Rund 20 Menschen mussten nach Polizeiangaben aus der brennenden Filiale der Marfin-Bank in der Athener Innenstadt gerettet werden. Fünf von ihnen wurden ins Krankenhaus gebracht. Auch zwei Verwaltungsgebäude gerieten durch Molotowcocktails in Brand. Zuvor hatte es in der Nähe des Parlamentsgebäudes Zusammenstöße zwischen der Polizei und Demonstranten gegeben, die versuchten eine Polizeiabsperrung zu durchbrechen. Die Polizei in Athen erklärte einen "allgemeinen Alarmzustand". Am späten Nachmittag beruhigte sich die Lage.

Zuvor waren rund 30.000 Menschen nach Polizeiangaben dem Protestaufruf der beiden großen griechischen Gewerkschaftsverbände, GSEE für die private Wirtschaft und ADEDY für den öffentlichen Dienst, gefolgt. Sie demonstrierten zunächst friedlich. Die kommunistische Gewerkschaft Pame mobilisierte in einer separaten Veranstaltung ebenfalls im Zentrum Athens rund 10.000 Anhänger.

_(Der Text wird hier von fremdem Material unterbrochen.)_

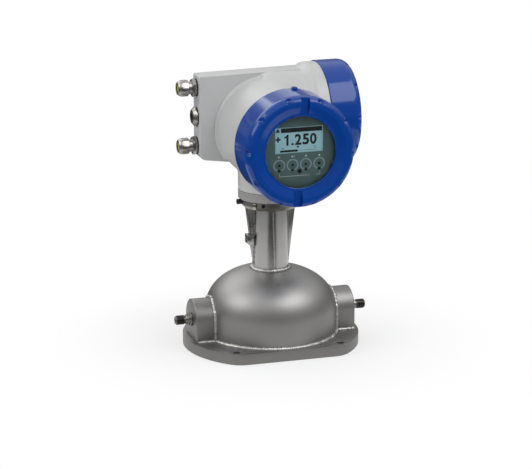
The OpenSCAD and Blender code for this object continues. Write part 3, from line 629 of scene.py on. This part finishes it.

In Thessaloniki im Norden gingen rund 20.000 Menschen auf die Straße. Mehrere Demonstranten warfen Steine auf Polizisten, Geschäfts- und Bankgebäude. Die Proteste richteten sich gegen die rigiden Sparpläne der Regierung, die diese mit den Euroländern und dem Internationalen Währungsfonds (IWF) im Gegenzug für Kredithilfen in Höhe von 110 Milliarden Euro für die kommenden drei Jahre aushandelte.

Das Parlament gedachte mit einer Schweigeminute der Opfer der Krawalle. Papandreou verurteilte den "unfairen Tod" der drei Bürger. Das griechische Parlament soll dem Sanierungspaket mit umfangreichen Gehaltskürzungen und Steuererhöhungen am Donnerstag zustimmen. EU-Ratspräsident Herman Van Rompuy sprach sein Mitgefühl angesichts der Toten in Athen aus.

AFP, 5. Mai 2010


Streik aus Protest gegen tödlichen Angriff in Athen

Einen Tag nach dem Tod von drei Menschen bei den Unruhen in Athen sind die Bankangestellten in Griechenland in den Streik getreten. Sie protestieren damit gegen die Brandstiftung, der drei Kollegen zum Opfer fielen. Die Bankfiliale wurde am Mittwoch während einer Massendemonstration gegen das Sparprogramm der Regierung mit Brandsätzen angegriffen.